Roseanne was one of the first American television series to feature an intimate kiss between two women. Three years earlier, L.A. Law had aired an episode that included a kiss between bisexual-identified character C.J. Lamb (Amanda Donohoe) and straight-identifying Abby Perkins (Michele Greene). The kiss led to complaints to the network and five sponsors pulled their ads from the episode. In reviewing incidents of lesbian kisses on network television programs, The New York Times noted that they tended to happen during "sweeps" periods, when the networks use Nielsen ratings to determine advertising rates. Noting lesbian kisses during sweeps periods on such shows as L.A. Law, Picket Fences, Party of Five and Ally McBeal in addition to the Roseanne episode and noting that they occur about once per year, the Times concludes that kisses between women are: "Eminently visual; cheap, provided the actors are willing; controversial, year in and year out; and elegantly reversible (sweeps lesbians typically vanish or go straight when the week's over), kisses between women are perfect sweeps stunts. They offer something for everyone, from advocacy groups looking for role models to indignation-seeking conservatives, from goggle-eyed male viewers to progressive female ones, from tyrants who demand psychological complexity to plot buffs."

Michele Greene confirmed in an interview with AfterEllen.com that her kiss with Amanda Donohoe's C.J. was a ratings ploy and that there was never any intention on the part of producers to seriously explore the possibility of a relationship between two women.

During a period in network television history when producers were pushing the broadcast boundaries on sexually explicit content with such shows as NYPD Blue, which also aired on ABC, the controversy over this and other television episodes that made inroads into presenting same-sex sexuality or affection led producers not to present any sexualization of their gay and lesbian characters. "So viewers got to see Carol and Susan wed on Friends, but they didn't get to see them kiss. And fans of NYPD Blue could hear male hustlers talk about their johns, but the only sex they got to see involved the precinct's straight cops—naked butts and all. Clearly, chastity was the price gay characters paid for admission to prime-time television in the 1990s."

Mariel Hemingway reprised her role as Sharon in the 1995 episode "December Bride", in which long-time character Leon (Martin Mull) marries his boyfriend Scott (Fred Willard). Roseanne's husband Dan (John Goodman) is distressed at seeing two men kiss and Roseanne chastises him for making a fuss about two people of the same sex kissing. Sharon then sits down behind Roseanne and says hi. Her cameo serves as a callback to this episode and the controversy it engendered.

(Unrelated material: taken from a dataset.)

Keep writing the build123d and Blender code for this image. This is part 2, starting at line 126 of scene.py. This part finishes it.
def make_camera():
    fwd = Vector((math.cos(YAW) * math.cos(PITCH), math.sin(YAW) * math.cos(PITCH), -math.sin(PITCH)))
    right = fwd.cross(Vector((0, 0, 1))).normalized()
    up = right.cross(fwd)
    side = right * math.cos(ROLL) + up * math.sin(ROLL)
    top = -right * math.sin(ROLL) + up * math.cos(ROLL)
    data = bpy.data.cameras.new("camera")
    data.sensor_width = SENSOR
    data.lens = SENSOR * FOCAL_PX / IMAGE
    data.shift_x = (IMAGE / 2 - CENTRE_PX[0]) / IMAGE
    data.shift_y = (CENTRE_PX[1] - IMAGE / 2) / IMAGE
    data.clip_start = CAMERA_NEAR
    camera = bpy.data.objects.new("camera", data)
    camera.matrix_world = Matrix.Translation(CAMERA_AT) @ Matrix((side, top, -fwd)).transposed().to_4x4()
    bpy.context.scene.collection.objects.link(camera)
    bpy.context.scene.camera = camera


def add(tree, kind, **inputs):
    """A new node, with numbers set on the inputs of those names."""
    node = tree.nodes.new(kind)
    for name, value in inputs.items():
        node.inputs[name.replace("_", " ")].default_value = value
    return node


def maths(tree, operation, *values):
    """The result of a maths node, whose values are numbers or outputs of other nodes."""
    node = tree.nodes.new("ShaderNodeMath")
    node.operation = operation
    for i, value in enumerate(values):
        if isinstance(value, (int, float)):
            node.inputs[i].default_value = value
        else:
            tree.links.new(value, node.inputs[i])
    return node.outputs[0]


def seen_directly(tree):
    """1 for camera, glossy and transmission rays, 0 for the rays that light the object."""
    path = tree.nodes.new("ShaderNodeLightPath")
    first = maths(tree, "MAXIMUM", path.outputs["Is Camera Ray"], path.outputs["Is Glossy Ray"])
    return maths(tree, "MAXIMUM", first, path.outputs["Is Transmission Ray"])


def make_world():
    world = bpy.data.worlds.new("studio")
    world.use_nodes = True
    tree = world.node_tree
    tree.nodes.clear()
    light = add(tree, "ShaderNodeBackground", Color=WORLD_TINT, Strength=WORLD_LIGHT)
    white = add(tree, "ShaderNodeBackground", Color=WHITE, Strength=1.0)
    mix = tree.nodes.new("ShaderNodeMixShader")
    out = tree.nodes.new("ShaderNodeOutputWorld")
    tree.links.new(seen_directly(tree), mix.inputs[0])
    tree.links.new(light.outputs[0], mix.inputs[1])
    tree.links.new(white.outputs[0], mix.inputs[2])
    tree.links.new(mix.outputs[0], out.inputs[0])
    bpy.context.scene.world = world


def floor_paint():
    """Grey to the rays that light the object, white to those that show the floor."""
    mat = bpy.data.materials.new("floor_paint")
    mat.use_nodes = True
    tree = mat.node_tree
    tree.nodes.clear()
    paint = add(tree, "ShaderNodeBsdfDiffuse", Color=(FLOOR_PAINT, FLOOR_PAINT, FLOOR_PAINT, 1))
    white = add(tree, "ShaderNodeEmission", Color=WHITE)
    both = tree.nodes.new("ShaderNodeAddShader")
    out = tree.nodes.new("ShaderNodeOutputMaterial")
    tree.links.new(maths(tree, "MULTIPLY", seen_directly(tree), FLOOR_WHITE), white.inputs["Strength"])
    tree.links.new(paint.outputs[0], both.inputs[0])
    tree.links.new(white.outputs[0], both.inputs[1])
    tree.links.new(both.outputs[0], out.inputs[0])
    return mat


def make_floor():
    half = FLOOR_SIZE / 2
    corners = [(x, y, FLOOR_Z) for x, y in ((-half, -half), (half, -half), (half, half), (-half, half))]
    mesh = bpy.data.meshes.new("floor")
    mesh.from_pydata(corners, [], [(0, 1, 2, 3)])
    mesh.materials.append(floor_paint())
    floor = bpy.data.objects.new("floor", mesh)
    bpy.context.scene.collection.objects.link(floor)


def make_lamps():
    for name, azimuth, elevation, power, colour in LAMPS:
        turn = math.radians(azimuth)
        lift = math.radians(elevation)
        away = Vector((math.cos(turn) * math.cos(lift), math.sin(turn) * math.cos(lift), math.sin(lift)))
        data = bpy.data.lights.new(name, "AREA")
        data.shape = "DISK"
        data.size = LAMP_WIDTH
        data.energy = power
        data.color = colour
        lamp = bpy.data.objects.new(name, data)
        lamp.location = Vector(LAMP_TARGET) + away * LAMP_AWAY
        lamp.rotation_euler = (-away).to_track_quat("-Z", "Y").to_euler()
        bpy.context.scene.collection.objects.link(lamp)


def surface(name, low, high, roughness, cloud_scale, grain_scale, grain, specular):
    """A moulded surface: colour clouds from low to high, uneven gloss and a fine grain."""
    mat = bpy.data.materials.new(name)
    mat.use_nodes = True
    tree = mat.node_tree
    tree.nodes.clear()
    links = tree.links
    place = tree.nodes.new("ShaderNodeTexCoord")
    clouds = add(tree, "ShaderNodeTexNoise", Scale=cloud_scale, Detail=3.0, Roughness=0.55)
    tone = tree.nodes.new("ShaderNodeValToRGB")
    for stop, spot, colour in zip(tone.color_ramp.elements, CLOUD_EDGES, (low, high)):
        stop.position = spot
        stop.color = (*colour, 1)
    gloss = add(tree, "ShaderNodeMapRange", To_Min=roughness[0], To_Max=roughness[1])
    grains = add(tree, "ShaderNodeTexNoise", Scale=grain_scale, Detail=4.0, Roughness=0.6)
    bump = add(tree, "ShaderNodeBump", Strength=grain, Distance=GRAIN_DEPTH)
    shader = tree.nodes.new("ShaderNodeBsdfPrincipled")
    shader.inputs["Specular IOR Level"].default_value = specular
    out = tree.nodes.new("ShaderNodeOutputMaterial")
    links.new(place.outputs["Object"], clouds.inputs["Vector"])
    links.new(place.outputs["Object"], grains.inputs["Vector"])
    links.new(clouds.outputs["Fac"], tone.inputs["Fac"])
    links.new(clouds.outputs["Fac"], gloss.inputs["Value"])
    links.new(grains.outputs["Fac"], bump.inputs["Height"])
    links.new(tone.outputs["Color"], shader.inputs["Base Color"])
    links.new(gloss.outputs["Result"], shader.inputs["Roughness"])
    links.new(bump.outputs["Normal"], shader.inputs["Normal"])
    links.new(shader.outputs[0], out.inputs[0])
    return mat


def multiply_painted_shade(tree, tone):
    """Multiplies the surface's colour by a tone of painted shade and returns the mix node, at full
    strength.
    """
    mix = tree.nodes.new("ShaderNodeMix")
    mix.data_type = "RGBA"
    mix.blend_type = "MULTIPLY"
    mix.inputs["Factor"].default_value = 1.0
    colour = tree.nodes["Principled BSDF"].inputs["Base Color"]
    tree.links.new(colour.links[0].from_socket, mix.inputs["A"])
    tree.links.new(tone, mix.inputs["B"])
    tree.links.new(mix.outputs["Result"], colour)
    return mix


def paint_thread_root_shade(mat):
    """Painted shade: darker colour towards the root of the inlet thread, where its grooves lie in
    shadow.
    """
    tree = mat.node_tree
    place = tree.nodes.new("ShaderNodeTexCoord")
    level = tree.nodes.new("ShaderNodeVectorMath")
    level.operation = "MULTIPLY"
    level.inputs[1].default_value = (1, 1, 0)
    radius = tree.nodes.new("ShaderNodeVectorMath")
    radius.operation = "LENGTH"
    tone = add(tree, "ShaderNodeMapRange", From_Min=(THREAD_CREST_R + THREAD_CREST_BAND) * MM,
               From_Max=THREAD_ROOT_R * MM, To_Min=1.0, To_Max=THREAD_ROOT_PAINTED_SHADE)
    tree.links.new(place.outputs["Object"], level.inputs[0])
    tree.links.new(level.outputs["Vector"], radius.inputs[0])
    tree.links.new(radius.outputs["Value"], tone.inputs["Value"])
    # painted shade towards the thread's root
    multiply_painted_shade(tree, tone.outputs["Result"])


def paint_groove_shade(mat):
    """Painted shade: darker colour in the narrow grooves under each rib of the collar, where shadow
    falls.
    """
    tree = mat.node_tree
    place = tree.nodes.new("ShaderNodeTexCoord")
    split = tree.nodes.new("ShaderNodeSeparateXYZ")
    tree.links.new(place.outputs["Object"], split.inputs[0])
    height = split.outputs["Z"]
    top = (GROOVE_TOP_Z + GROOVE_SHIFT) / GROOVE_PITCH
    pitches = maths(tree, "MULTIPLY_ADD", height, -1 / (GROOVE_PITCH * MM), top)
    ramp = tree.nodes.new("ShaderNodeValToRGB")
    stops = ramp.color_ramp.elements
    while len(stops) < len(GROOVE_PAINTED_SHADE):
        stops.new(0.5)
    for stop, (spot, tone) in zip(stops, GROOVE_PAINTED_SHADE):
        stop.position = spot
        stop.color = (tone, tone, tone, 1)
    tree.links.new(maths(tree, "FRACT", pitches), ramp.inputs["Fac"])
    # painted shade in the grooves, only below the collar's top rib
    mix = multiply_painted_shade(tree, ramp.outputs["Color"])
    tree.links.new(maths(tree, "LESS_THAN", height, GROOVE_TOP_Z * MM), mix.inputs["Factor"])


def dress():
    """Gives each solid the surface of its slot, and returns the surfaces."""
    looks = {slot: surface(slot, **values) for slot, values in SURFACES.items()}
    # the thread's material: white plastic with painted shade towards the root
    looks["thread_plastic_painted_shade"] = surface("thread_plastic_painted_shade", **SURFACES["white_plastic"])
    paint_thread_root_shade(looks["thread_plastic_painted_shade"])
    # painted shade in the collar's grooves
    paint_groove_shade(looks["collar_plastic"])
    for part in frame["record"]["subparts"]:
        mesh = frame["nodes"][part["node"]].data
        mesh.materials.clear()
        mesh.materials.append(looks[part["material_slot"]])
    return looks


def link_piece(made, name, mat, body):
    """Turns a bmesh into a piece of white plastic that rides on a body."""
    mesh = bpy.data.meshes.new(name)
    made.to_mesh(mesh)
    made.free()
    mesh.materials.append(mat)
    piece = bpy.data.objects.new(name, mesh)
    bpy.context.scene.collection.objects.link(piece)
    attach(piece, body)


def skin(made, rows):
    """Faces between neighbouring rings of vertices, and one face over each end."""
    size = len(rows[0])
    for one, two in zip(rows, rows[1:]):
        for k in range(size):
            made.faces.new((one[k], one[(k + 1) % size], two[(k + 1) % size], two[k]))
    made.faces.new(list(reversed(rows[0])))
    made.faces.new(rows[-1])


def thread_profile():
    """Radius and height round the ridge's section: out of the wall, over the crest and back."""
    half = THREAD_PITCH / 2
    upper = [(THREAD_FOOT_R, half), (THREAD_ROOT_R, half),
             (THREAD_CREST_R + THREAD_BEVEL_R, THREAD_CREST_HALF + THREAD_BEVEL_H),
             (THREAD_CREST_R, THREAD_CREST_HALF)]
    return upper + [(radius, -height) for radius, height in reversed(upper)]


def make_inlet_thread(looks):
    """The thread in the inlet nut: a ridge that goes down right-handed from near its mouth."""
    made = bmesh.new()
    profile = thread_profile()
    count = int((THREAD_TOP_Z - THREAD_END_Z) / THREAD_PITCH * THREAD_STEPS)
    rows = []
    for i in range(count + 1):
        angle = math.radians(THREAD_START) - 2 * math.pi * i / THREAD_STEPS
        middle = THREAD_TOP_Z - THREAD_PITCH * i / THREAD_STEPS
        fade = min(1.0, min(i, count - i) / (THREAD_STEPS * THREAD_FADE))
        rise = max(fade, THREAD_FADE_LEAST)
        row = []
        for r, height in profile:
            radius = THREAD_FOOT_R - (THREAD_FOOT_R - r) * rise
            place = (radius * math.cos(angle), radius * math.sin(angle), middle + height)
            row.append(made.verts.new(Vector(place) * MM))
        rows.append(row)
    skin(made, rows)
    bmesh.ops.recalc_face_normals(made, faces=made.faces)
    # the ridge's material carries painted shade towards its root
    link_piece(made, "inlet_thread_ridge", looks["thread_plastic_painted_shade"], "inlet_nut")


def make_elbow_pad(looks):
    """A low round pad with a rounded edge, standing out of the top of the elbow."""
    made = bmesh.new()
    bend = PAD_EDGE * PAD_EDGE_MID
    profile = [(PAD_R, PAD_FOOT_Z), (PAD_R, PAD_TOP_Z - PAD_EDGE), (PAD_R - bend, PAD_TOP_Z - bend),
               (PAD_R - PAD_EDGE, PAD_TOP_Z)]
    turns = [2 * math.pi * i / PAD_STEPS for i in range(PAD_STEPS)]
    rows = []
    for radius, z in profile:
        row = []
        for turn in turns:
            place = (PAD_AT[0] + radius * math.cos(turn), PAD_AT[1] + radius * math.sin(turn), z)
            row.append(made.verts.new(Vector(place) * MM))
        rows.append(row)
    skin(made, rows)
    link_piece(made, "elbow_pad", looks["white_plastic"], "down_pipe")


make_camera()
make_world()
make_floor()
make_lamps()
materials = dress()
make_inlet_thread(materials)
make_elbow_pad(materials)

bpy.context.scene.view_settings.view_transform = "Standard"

Hemingway had also playfully made light of the controversy outside of Roseanne: on September 30, 1995, during her opening monologue while hosting the season premiere of Saturday Night Live, she took viewers on an introductory backstage tour of the show - which had been recast and re-branded over the summer - in which she kissed all three female cast members and director Beth McCarthy.